A bond is an agreement between an issuer, usually a corporation or a government, and a holder, usually a commercial institution, individual, or another government. The holder of the bond will expect to receive a fixed interest (the coupon) return for loaning the money and also expect to receive the principle (total sum loaned) back after the bond matures.
A bond is a generic word for a debt agreement or IOU, but the actual names depend on the lifetime of the agreement.
- Bills: have shorter-term maturity dates usually between one and five years
- Notes: medium-term loans between six to twelve years
- Bonds: longer-term loans of more than twelve years
So now you know that a US Government T-Bill is a treasury bill that is issued by the US government for five years or less.

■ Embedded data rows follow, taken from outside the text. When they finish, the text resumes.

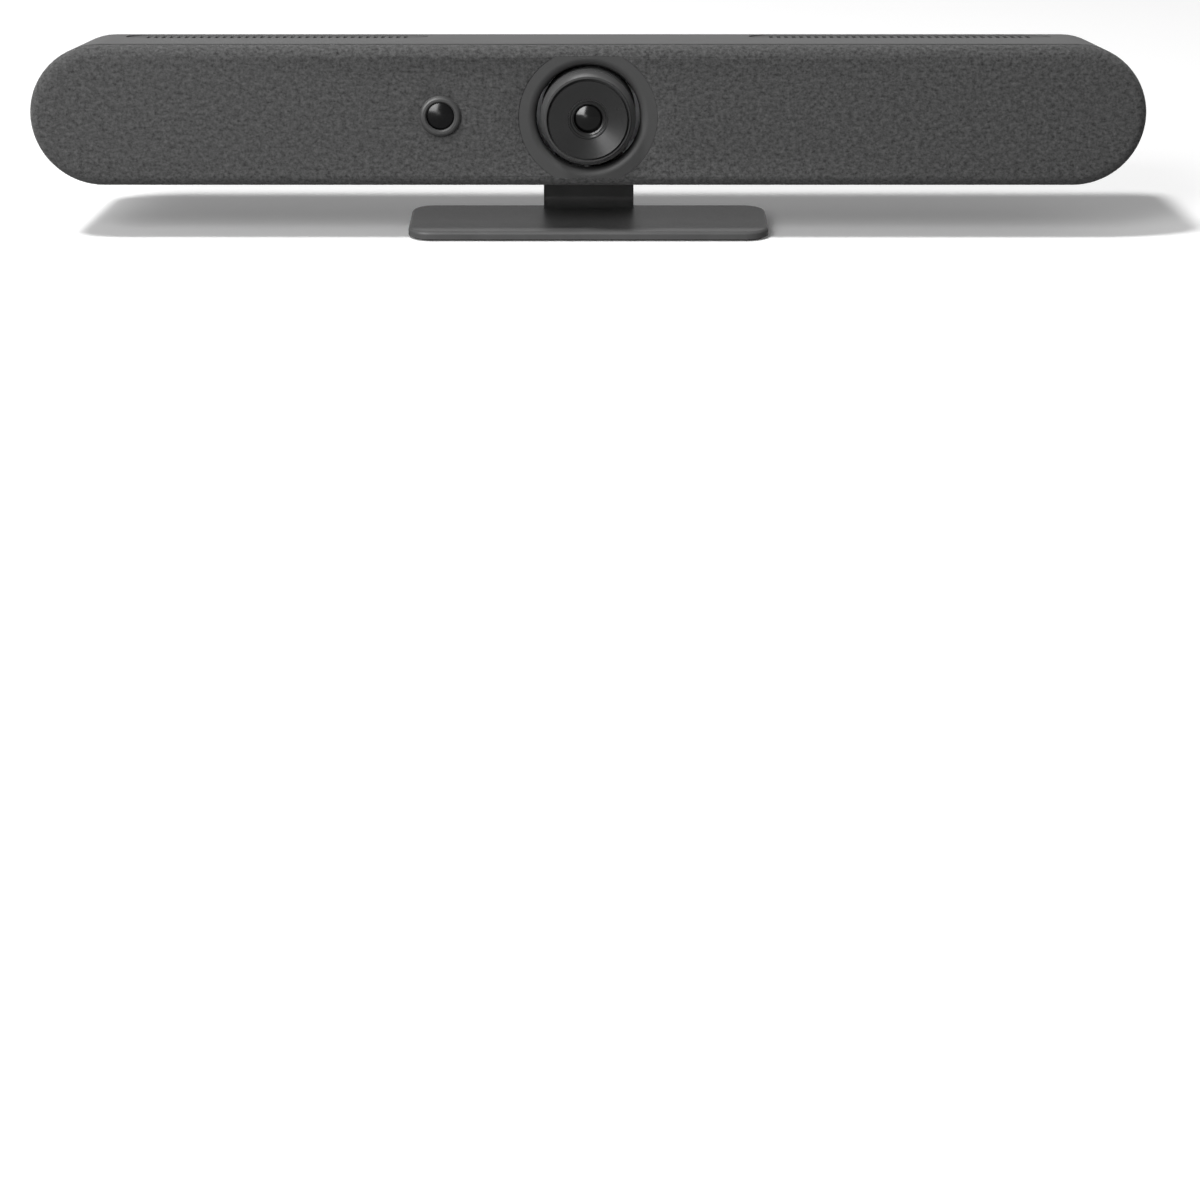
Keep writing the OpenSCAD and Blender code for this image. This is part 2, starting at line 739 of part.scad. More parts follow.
module pairing_button() {
    button(button_zs[1]);
}

module button_board() {
    stem_y = button_back_y - button_flange_t - stem_len;
    mid = (button_zs[0] + button_zs[1]) / 2;
    half = (button_zs[0] - button_zs[1]) / 2 + switch_w;
    color("darkgreen") {
        block(button_x - button_board_half_w, button_x + button_board_half_w,
            board_back_y - board_t, board_back_y, mid - half, mid + half);
        for (z = button_zs) translate([button_x, 0, z])
            block(-switch_w / 2, switch_w / 2, board_back_y - touch, stem_y - switch_gap,
                -switch_w / 2, switch_w / 2);
    }
}

// Speakers: sealed boxes behind the grille, each with one driver
box_set_back = 10;
box_y0 = housing_y + box_set_back;
box_clear = 12;
box_y1 = rear_y - box_clear;
box_play = 1.5;
driver_lap = 3;
driver_hole_r = basket_r - driver_lap;
basket_ring_t = 3;
basket_wall = 1.8;
basket_land = 4.7;
magnet_depth = 20;
magnet_t = 14;
magnet_y0 = box_y0 + magnet_depth;
magnet_y1 = magnet_y0 + magnet_t;
coil_r = 10.4;
coil_t = 0.6;
pole_r = 9.3;
coil_gap_r = 11;
cone_t = 0.8;
cone_ahead = 1.6;
cone_front = box_y0 - cone_ahead;
cone_depth = 12.6;
cone_neck_y = cone_front + cone_depth;
coil_len = 11.5;
coil_end_y = cone_neck_y + coil_len;
cap_rise = 3.2;
surround_t = 0.6;
surround_r0 = cone_r + touch;
surround_r1 = basket_r - basket_land - seat;
mount_r = 6;
mount_inset = 20;
mount_dx = box_len / 2 - mount_inset;
mount_z = 20;
gasket_t = 2.2;
basket_window_w = 16;

module at_driver(side) {
    translate([side * driver_x, 0, mid_z]) children();
}

module drafted_box(x0, x1, y0, y1, h0, h1) {
    translate([x0, 0, 0]) rotate([0, 90, 0])
        linear_extrude(x1 - x0) polygon([[-h0, y0], [h0, y0], [h1, y1], [-h1, y1]]);
}

module turned_y(pts) {
    rotate([-90, 0, 0]) rotate_extrude($fn = fine) polygon(pts);
}

module speaker_box(side) {
    h0 = inside_r(box_y0) - box_play;
    h1 = inside_r(box_y1) - box_play;
    color("black") at_driver(side) difference() {
        drafted_box(-box_len / 2, box_len / 2, box_y0, box_y1, h0, h1);
        drafted_box(-box_len / 2 + box_wall, box_len / 2 - box_wall, box_y0 + box_wall, box_y1 - box_wall,
            h0 - box_wall, h1 - box_wall);
        rod_y(driver_hole_r, box_y0 - over, box_y0 + box_wall + over);
    }
}

module driver_basket(side) {
    f0 = box_y0 - touch - basket_ring_t;
    f1 = box_y0 - touch;
    land_r = basket_r - basket_land;
    foot_r1 = magnet_r + basket_wall / 2;
    color("dimgray") at_driver(side) difference() {
        turned_y([[land_r, f0], [basket_r, f0], [basket_r, f1], [land_r + basket_wall - fit, f1],
            [foot_r1, magnet_y0 - basket_wall - touch], [foot_r1, magnet_y0 - touch],
            [coil_gap_r + basket_wall, magnet_y0 - touch],
            [coil_gap_r + basket_wall, magnet_y0 - basket_wall - touch],
            [foot_r1 - basket_wall, magnet_y0 - basket_wall - touch], [land_r, f1 + cone_travel]]);
        for (a = [45:90:315]) rotate([0, a, 0])
            block(-basket_window_w / 2, basket_window_w / 2, f1 + basket_wall, magnet_y0 - 2 * basket_wall,
                magnet_r / 2, basket_r);
    }
}

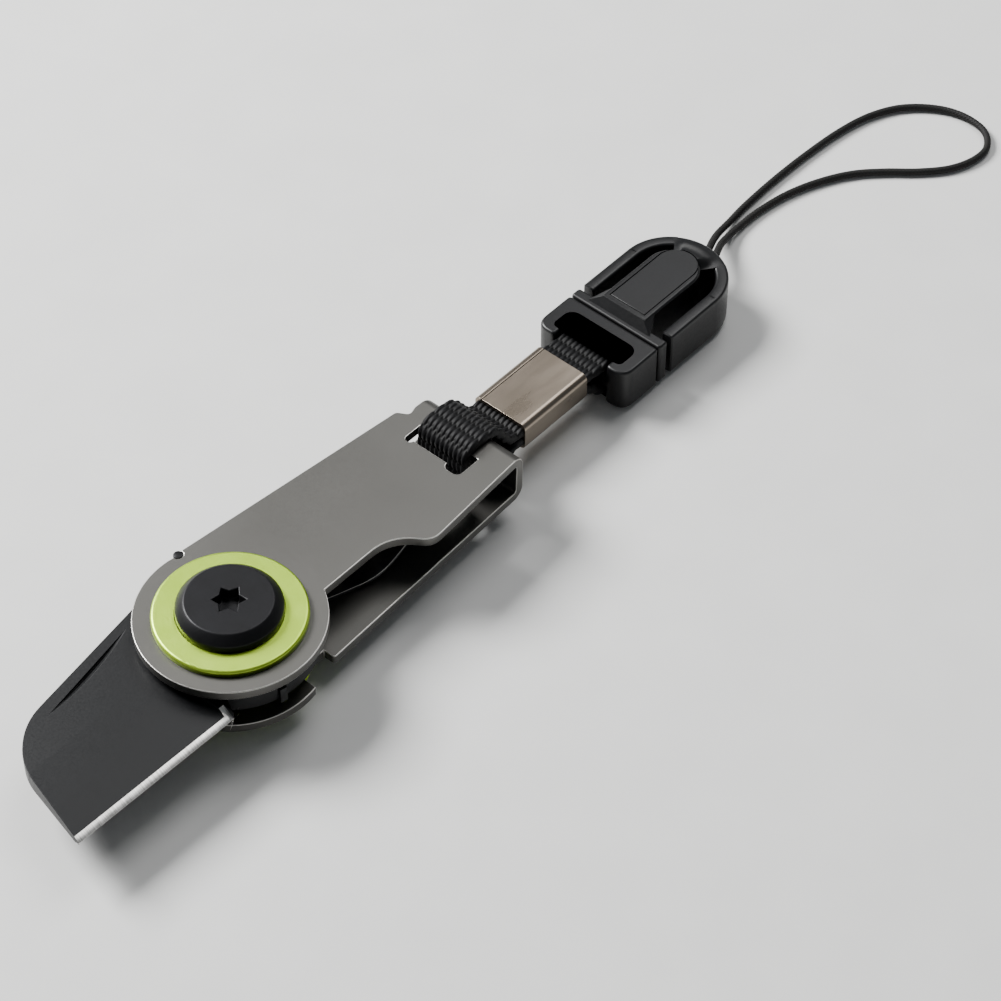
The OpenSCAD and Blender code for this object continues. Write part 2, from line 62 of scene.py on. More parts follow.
# %% [markdown]
# ## The camera
# A long lens from some distance keeps the small knife free of distortion. It looks down from the
# blade's side, so the knife runs from the lower left to the upper right. The cord's spread was
# judged from this view.

# %% camera
view_azimuth = math.radians(-48.51)
view_elevation = math.radians(47.84)
view_distance = 299.7 * MM
looks_at = Vector((26.77, -9.03, 7.95)) * MM
lens_mm = 115.1
sensor_mm = 36
nearest_seen = 10 * MM
towards_camera = Vector((math.sin(view_azimuth) * math.cos(view_elevation),
                         -math.cos(view_azimuth) * math.cos(view_elevation),
                         math.sin(view_elevation)))
camera = bpy.data.objects.new("camera", bpy.data.cameras.new("camera"))
bpy.context.scene.collection.objects.link(camera)
camera.location = looks_at + towards_camera * view_distance
camera.rotation_euler = towards_camera.to_track_quat("Z", "Y").to_euler()
camera.data.lens = lens_mm
camera.data.sensor_width = sensor_mm
camera.data.clip_start = nearest_seen
bpy.context.scene.camera = camera
print("camera stands", round(view_distance / MM), "mm away")

# %% [markdown]
# ## Small helpers for materials
# A colour picked from a real thing is written as sRGB hex, but shaders count in linear light, so
# one function converts it. Another adds a node, sets its values and links its inputs, which keeps
# each material short enough to read. Two more carry the steps that most finishes share: a colour
# that drifts between two tones, and a fine relief that also changes how rough the surface is.


# %% colour and node helpers
def hex_colour(text):
    """sRGB hex to the linear colour that shaders use."""
    parts = [int(text[i:i + 2], 16) / 255 for i in (1, 3, 5)]
    return [p / 12.92 if p <= 0.04045 else ((p + 0.055) / 1.055) ** 2.4 for p in parts] + [1]


def add_node(tree, kind, settings=None, inputs=None):
    """Adds a node. An input that is given a socket is linked, and any other value is set."""
    node = tree.nodes.new(kind)
    for name, value in (settings or {}).items():
        setattr(node, name, value)
    for key, value in (inputs or {}).items():
        if isinstance(value, bpy.types.NodeSocket):
            tree.links.new(value, node.inputs[key])
        else:
            node.inputs[key].default_value = value
    return node


def start_material(name, colour, metallic, roughness):
    """A material with one Principled shader, and the object's own coordinates in metres."""
    material = bpy.data.materials.new(name)
    material.use_nodes = True
    tree = material.node_tree
    shader = tree.nodes["Principled BSDF"]
    shader.inputs["Base Color"].default_value = hex_colour(colour)
    shader.inputs["Metallic"].default_value = metallic
    shader.inputs["Roughness"].default_value = roughness
    place = add_node(tree, "ShaderNodeTexCoord").outputs["Object"]
    return material, tree, shader, place


# A noise keeps mostly to the middle of its range, so patterns are read between these two values.
PATTERN_LOW, PATTERN_HIGH = 0.3, 0.7


def noise_scale(size_mm):
    """The scale at which a noise texture's blotches are about size_mm across."""
    return 0.5 / (size_mm * MM)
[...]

The coupon or the interest earned by the holder of the debt varies depending on the credit quality of the institution issuing the bond.
For example, if the German government issue bonds (bunts), they expect to only have to pay a few percentage points to the holder of the bond because they have a very good credit rating.
However, Spain, when issuing bonds to cover their financial and tax revenue shortfall is considered riskier, therefore, has to pay a higher amount of interest, up to 5% or 6%.
This is why debtor nations like the US, UK, and other European countries must ensure their economies stay in good shape, as the cost of borrowing could suddenly increase due to perceived risk, and this could plunge a country into repayment problems. This is why in 2020, we see serious issues in Europe with the PIGS (Portugal, Italy, Greece, and Spain).
This completes the section on cash-based trading. You can take advantage of fluctuations in currencies to seek a profit. Due to leverage, this can be risky. We also looked at one of the safest investment tools, which are bonds.